At the end of the day, if you tell a banker he can make a quick 2 Billion but he stands a good chance of spending time in jail… his first question will be: If I end up going to jail, do I still get to keep the money?
Yeah, Obama said that. But he’s changed that policy again. “Don’t look back” proved to be insufficient. Now it’s:
Don’t look back, don’t look forward, just… no looking.
The new catch phrase to replace “Too Big To Fail” is going to be “Too Big to Jail.” No jail time, no individual fines for the people who crashed America. They will be just fine, thank you.
The Clintons picked up how much in “soeaking fees” from the financial institutions they agreed to deregulate through the efforts of Rubin and Summers?
Clinton got minuscule amounts from financial institutions relative to income from books and speakings fees from other sources – but nice try for a smear, even though with Hillary not running in 2012 the smear is not needed by team Obama.

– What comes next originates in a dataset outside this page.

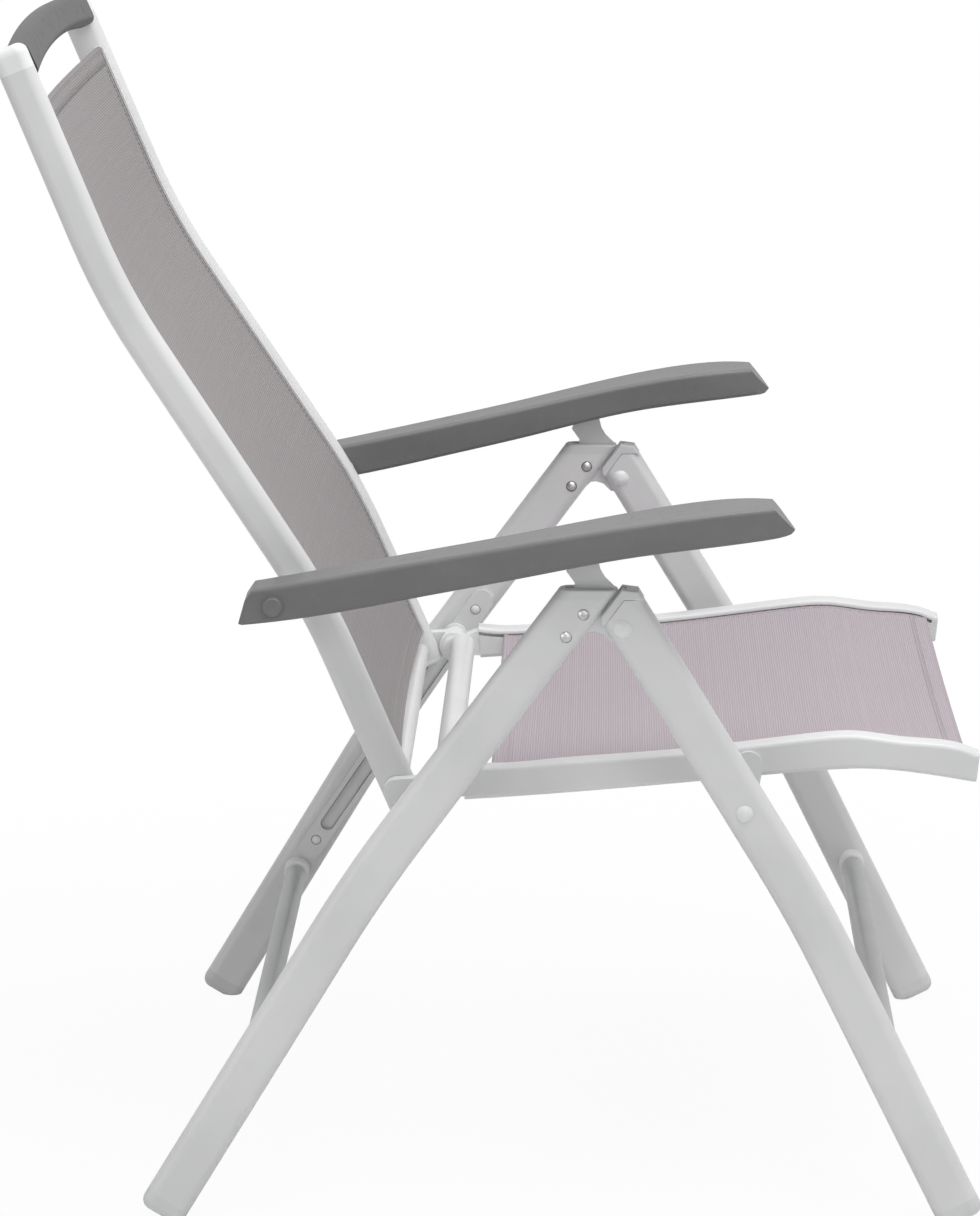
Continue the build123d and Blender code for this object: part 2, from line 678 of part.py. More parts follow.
with BuildPart() as seat_rivet:
    add(disc(seat_pivot, pivot_radius, rail_out, leg_out + slip_clearance))
    add(dome(seat_pivot, pivot_head, pivot_dome, leg_out + slip_clearance, 1))
save_both(seat_rivet.part, "seat_pivot_rivets")

# Front bar between the seat rails
with BuildPart() as front_bar:
    add(disc(front_bar_point, front_bar_radius, -rail_in, rail_in))
    add(disc(front_bar_point, front_bar_radius - front_bar_wall, -rail_in, rail_in), mode=Mode.SUBTRACT)
save(front_bar.part, "seat_front_bar")

# Seat sling, hung between the rails
upper = offset_line(rail_top, groove_drop - sling_thickness / 2)
lower = offset_line(rail_top, groove_drop + sling_thickness / 2)
sling_reach = rail_in + groove_depth - sling_edge_inset
with BuildPart() as seat_sling:
    add(strip(upper, lower[::-1], -sling_reach, sling_reach))
    split(bisect_by=Plane.YZ.offset(feet_mid_x + seat_sling_ends[0]), keep=Keep.TOP)
    split(bisect_by=Plane.YZ.offset(feet_mid_x + seat_sling_ends[1]), keep=Keep.BOTTOM)
save(seat_sling.part, "seat_sling")

# Backrest tubes, in a plane that leans inwards

def on_tilt(point):
    """A side view point in the coordinates of the leaning plane."""
    return (point[0], (point[1] - back_mid_z) / math.cos(tilt))


tilted_path = [on_tilt(point) for point in back_path_bends]


def back_sweep(draw):
    """Sweep a section drawn about the tube's centre line along the backrest, as a loose part."""
    with BuildPart(mode=Mode.PRIVATE) as swept:
        with BuildLine(inward) as path:
            FilletPolyline(*tilted_path, radius=tube_bend_radius)
        start = Plane(origin=path.line @ 0, x_dir=inward.z_dir, z_dir=path.line % 0)
        with BuildSketch(start):
            draw()
        sweep()
    return swept.part


def tube_section():
    """The backrest tube's hollow oval."""
    RectangleRounded(tube_width, tube_depth, tube_corner)
    RectangleRounded(tube_width - 2 * tube_wall, tube_depth - 2 * tube_wall, tube_corner - tube_wall,
                     mode=Mode.SUBTRACT)


def strip_section():
    """The sling strip on the tube's inner face, with its slot."""
    with Locations((-tube_width / 2 - strip_width / 2, strip_forward)):
        Rectangle(strip_width, strip_depth)
    with Locations((-tube_width / 2 - strip_width + strip_slot_depth / 2, strip_forward)):
        Rectangle(strip_slot_depth, strip_slot_height, mode=Mode.SUBTRACT)


save_pair(back_sweep(tube_section), "backrest_tube")
strips = back_sweep(strip_section)
with BuildPart() as keder_strip:
    add(strips)
    split(bisect_by=Plane.XY.offset(back_sling_ends[0]), keep=Keep.TOP)
    split(bisect_by=Plane.XY.offset(back_sling_ends[1]), keep=Keep.BOTTOM)
save_pair(keder_strip.part, "backrest_strip")

# Closing caps on the backrest tubes
tube_top = back_path[-1]
tube_step = (Vector(*on_tilt(tube_top)) - Vector(*on_tilt(back_path[-2]))).normalized()
tube_low = back_path[0]
low_step = (Vector(*on_tilt(tube_low)) - Vector(*on_tilt(back_path[1]))).normalized()
inner = tube_wall + slip_clearance
for node, point, step, length, bend, depth in (
        ("backrest_top_caps", tube_top, tube_step, tube_cap_length,
         tube_corner * tube_cap_fillet_share, tube_cap_spigot),
        ("backrest_foot_caps", tube_low, low_step, tube_foot_length, tube_foot_fillet, tube_cap_spigot)):
    outward = inward.x_dir * step.X + inward.y_dir * step.Y
    at = on_tilt(point)
    seat_at = inward.origin + inward.x_dir * at[0] + inward.y_dir * at[1]
    cap_plane = Plane(origin=seat_at, x_dir=inward.z_dir, z_dir=outward)
    with BuildPart() as cap:
        with BuildSketch(cap_plane):
            RectangleRounded(tube_width, tube_depth, tube_corner)
        extrude(amount=length)
        end = cap.faces().sort_by(Axis((0, 0, 0), outward))[-1]
        fillet(end.edges(), radius=bend)
        with BuildSketch(cap_plane):
            RectangleRounded(tube_width - 2 * inner, tube_depth - 2 * inner, tube_corner - inner)
        extrude(amount=-depth)
    save_both(cap.part, node)


# Backrest sling, stretched straight across between the strips
sling_side = tube_width / 2 + strip_width - strip_slot_depth + sling_edge_inset
right_edge = inward.offset(-sling_side)
left_edge = Plane(origin=(right_edge.origin.X, -right_edge.origin.Y, right_edge.origin.Z),
                  x_dir=(1, 0, 0), z_dir=(0, -right_edge.z_dir.Y, right_edge.z_dir.Z))
with BuildPart() as back_sling:
    with BuildLine(side(0)) as path:
        FilletPolyline(*back_path_bends, radius=tube_bend_radius)
    start = Plane(origin=path.line @ 0, x_dir=(0, -1, 0), z_dir=path.line % 0)
    with BuildSketch(start):
        with Locations((0, strip_forward)):
            Rectangle(2 * back_mid_y, sling_thickness)
    sweep()
    split(bisect_by=right_edge, keep=Keep.BOTTOM)
    split(bisect_by=left_edge, keep=Keep.BOTTOM)
    split(bisect_by=Plane.XY.offset(back_sling_ends[0]), keep=Keep.TOP)
    split(bisect_by=Plane.XY.offset(back_sling_ends[1]), keep=Keep.BOTTOM)
save(back_sling.part, "backrest_sling")

# Lower cross tube of the backrest
cross_reach = tube_y(back_cross_point[1]) - tube_width / 2 - slip_clearance
with BuildPart() as back_cross:
    add(disc(back_cross_point, back_cross_radius, -cross_reach, cross_reach))
    add(disc(back_cross_point, back_cross_radius - back_cross_wall, -cross_reach, cross_reach),
        mode=Mode.SUBTRACT)
save(back_cross.part, "backrest_cross_tube")

# Hinge brackets and the bolts that hold them
with BuildPart() as hinge:
    add(link(hinge_rear_point, axle_point, hinge_radius, hinge_inner_y, hinge_outer_y))
    add(disc(axle_point, axle_radius + pivot_clearance, hinge_inner_y, hinge_outer_y),
        mode=Mode.SUBTRACT)
    add(disc(hinge_rear_point, hinge_bolt_radius + pivot_clearance, hinge_inner_y, hinge_outer_y),
        mode=Mode.SUBTRACT)
save_pair(hinge.part, "hinge_bracket")

with BuildPart() as hinge_bolts:
    add(disc(hinge_rear_point, hinge_bolt_radius, hinge_inner_y, hinge_outer_y))
    add(disc(hinge_rear_point, hinge_bolt_head, hinge_outer_y, hinge_outer_y + hinge_bolt_dome))
save_both(hinge_bolts.part, "hinge_bolts")

# Carry handle, an arch between the tube tops
with BuildPart() as handle:
    with BuildLine() as path:
        ThreePointArc((feet_mid_x + handle_end[0], -handle_end_y, handle_end[1]),
                      (feet_mid_x + handle_mid[0], 0, handle_mid[1]),
                      (feet_mid_x + handle_end[0], handle_end_y, handle_end[1]))
    start = Plane(origin=path.line @ 0, x_dir=(math.cos(math.radians(handle_lean)), 0,
                                               math.sin(math.radians(handle_lean))),
                  z_dir=path.line % 0)
    with BuildSketch(start):
        RectangleRounded(handle_width, handle_depth, handle_corner)
    sweep()
save(handle.part, "carry_handle")

# Lugs that carry the armrest pins behind the backrest tubes
with BuildPart() as arm_lug:
    add(link(arm_pivot, arm_lug_root, arm_lug_radius, arm_lug_inner_y, arm_lug_outer_y))
    add(disc(arm_pivot, arm_pin_radius + pivot_clearance, arm_lug_inner_y, arm_lug_outer_y),
        mode=Mode.SUBTRACT)
save_pair(arm_lug.part, "arm_lug")

with BuildPart() as arm_pin:
    add(disc(arm_pivot, arm_pin_radius, arm_pin_inner_y, arm_pin_outer_y))
    add(disc(arm_pivot, arm_cap_radius, arm_pin_outer_y + slip_clearance * 2,
             arm_pin_outer_y + slip_clearance * 2 + arm_cap_thickness))
    add(disc(arm_pivot, arm_pin_radius, arm_pin_outer_y, arm_pin_outer_y + slip_clearance * 2))
    fillet(arm_pin.faces().sort_by(Axis.Y)[0].edges(), radius=small_fillet)
save_pair(arm_pin.part, "arm_pin")

with BuildPart() as arm_bush:
    add(disc(arm_pivot, arm_bush_radius, arm_bush_inner_y, arm_bush_outer_y))
    add(disc(arm_pivot, arm_pin_radius + pivot_clearance, arm_bush_inner_y, arm_bush_outer_y),
        mode=Mode.SUBTRACT)
save_both(arm_bush.part, "arm_bushes")


# Armrests, as moulded shells open underneath
def arm_solid(top, bottom, inner_edge, outer_edge):
    """The side view outline and the plan outline, crossed, as a loose part."""
    with BuildPart(mode=Mode.PRIVATE) as block:
        with BuildSketch(side(0)):
            with BuildLine():
                Line(top[0], top[1])
                Spline(*top[1:])
                Line(top[-1], bottom[0])
                Line(bottom[0], bottom[1])
                Spline(*bottom[1:])
                Line(bottom[-1], top[0])
            make_face()
        extrude(amount=2 * leg_mid_y)
        with BuildSketch(Plane(origin=(feet_mid_x, 0, 0))):
            with BuildLine():
                Spline(*[(x, -y) for x, y in inner_edge])
                Line((inner_edge[-1][0], -inner_edge[-1][1]), (outer_edge[0][0], -outer_edge[0][1]))
                Spline(*[(x, -y) for x, y in outer_edge])
                ThreePointArc((outer_edge[-1][0], -outer_edge[-1][1]),
                              (outer_edge[-1][0] - arm_rear_round, -(outer_edge[-1][1] + inner_edge[0][1]) / 2),
                              (inner_edge[0][0], -inner_edge[0][1]))
            make_face()
        extrude(amount=2 * back_top_z, mode=Mode.INTERSECT)
    return block.part


outer_body = arm_solid(arm_top, arm_bottom, arm_plan_inner, arm_plan_outer)
cut_top = [(max(x, arm_top[0][0] + arm_wall), z - arm_top_wall) for x, z in arm_top]
cut_top[-1] = (arm_front_wall_x - arm_wall, cut_top[-1][1])
cut_low = [(arm_front_wall_x, arm_bottom[0][1] - overrun),
           (arm_front_wall_x - arm_wall, arm_bottom[0][1] - overrun),
           *[(x, z - overrun) for x, z in arm_bottom[2:-1]],
           (arm_top[0][0] + arm_wall, arm_bottom[-1][1] - overrun)]
cut_inner = [(x, y + arm_wall) for x, y in arm_plan_inner]
cut_outer = [(x - arm_wall, y - arm_wall) if i < 2 else (x, y - arm_wall)
             for i, (x, y) in enumerate(arm_plan_outer)]
with BuildPart() as armrest:
    add(outer_body)
    top_z = arm_top[0][1]
    top_edges = [edge for edge in armrest.edges()
                 if edge.center().Z > top_z and edge.length > overrun]
    fillet(top_edges, radius=arm_fillet)
    add(arm_solid(cut_top, cut_low, cut_inner, cut_outer), mode=Mode.SUBTRACT)
    add(disc(arm_pivot, arm_pin_radius + pivot_clearance, arm_lug_inner_y, arm_cap_radius + leg_out),
        mode=Mode.SUBTRACT)
save_pair(armrest.part, "armrest")

# Toothed racks under the armrests, one strip on each side of the bracket plate
reach_angle = math.atan2(rack_pin_point[1] - arm_pivot[1], rack_pin_point[0] - arm_pivot[0])
along = Vector(math.cos(reach_angle), math.sin(reach_angle))
above = Vector(-along.Y, along.X)


def on_arm(distance, height):
    """A side view point at a distance from the arm pivot and a height above the pin line."""
    return (arm_pivot[0] + along.X * distance + above.X * height,
            arm_pivot[1] + along.Y * distance + above.Y * height)


tip = rack_pin_radius + rack_tooth_clear
root = tip + rack_notch_depth
teeth = [on_arm(rack_first - rack_end_margin, rack_top), on_arm(rack_first - rack_end_margin, tip)]
for index in range(rack_count):
    centre = rack_first + index * rack_pitch
    half_low = rack_pitch * (1 - rack_tooth_share) / 2
    half_high = half_low - small_fillet
    teeth.append(on_arm(centre - half_low, tip))
    teeth.append(on_arm(centre - half_high, root - rack_tooth_clear))
    teeth.append(on_arm(centre + half_high, root - rack_tooth_clear))
    teeth.append(on_arm(centre + half_low, tip))
last = rack_first + (rack_count - 1) * rack_pitch + rack_end_margin
teeth += [on_arm(last, tip), on_arm(last, rack_top)]
rack_roof = [(x, z - slip_clearance) for x, z in cut_top]
with BuildPart() as rack:
    add(slab(teeth, leg_mid_y - rack_gap - rack_thickness, leg_mid_y - rack_gap))
    add(slab(teeth, leg_mid_y + rack_gap, leg_mid_y + rack_gap + rack_thickness))
    add(arm_solid(rack_roof, cut_low, cut_inner, cut_outer), mode=Mode.INTERSECT)
save_pair(rack.part, "arm_rack")
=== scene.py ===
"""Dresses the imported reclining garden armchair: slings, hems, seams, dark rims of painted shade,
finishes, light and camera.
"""

import logging
import math
from dataclasses import dataclass, field
from enum import Enum
from typing import Callable, Sequence

import bmesh
import bpy
import numpy as np
from mathutils import Matrix, Vector

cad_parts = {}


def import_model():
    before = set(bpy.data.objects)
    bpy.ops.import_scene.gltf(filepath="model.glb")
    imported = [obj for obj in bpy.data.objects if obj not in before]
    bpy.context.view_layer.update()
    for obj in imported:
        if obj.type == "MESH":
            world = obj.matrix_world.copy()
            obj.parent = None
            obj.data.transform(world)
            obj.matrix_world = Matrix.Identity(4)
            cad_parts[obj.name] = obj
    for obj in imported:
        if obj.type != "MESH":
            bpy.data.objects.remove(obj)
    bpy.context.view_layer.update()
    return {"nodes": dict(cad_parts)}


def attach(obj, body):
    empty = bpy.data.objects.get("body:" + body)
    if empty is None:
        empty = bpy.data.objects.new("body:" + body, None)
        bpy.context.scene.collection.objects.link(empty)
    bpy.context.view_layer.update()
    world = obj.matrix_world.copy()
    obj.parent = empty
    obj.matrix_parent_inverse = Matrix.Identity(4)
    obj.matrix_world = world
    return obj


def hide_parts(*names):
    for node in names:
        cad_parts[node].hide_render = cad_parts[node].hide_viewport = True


log = logging.getLogger("armchair")

Point = tuple[float, float, float]
Flat = tuple[float, float]

# The side view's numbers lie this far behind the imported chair's, in metres
SHIFT = 0.0577
RAIL_TOP = [(SHIFT + x, z) for x, z in (
    (-0.0848, 0.3855), (-0.0624, 0.3835), (-0.0100, 0.3874), (0.0987, 0.3968), (0.1480, 0.4030),
    (0.2087, 0.4110), (0.2433, 0.4135), (0.2869, 0.4085), (0.3419, 0.4005), (0.3466, 0.3983))]
BACK_TUBE = [(SHIFT + x, z) for x, z in (
    (-0.1340, 0.3520), (-0.2083, 0.5232), (-0.3757, 0.7800), (-0.4514, 0.9648))]
BACK_FOOT_Z = 0.3826
ARM_PIVOT = (-0.2400, 0.5325)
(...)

But you point on financial bribes as speaking fees is valid – Henry Kissinger was famous for his $250,000 10 minute breakfast speeches to banks in the 80′s, and Reagan got 7 figure “speaking fees” when he left office – sadly the media has not kept us informed on Bush Administration speaking fees beyond noting they are around %100,000 per appearance for “names”.
Sorry for what you mischaracterize as a “smear”. The Clintons’ “speaking fees” prior to 2008 appeared to have been tied directly to the expectation that the Clintons would be back in the White House in 2008. Why else would anyone, even Goldman Sachs, pay for the farce. As far as your assertion that the Clintons made more from books than speaking fees from financial instituitons or related entities, not correct.
page 76 of FCIC PDF.
So yes Clinton had his hand in this mess also.
Somehow those socialists in Canada avoided it!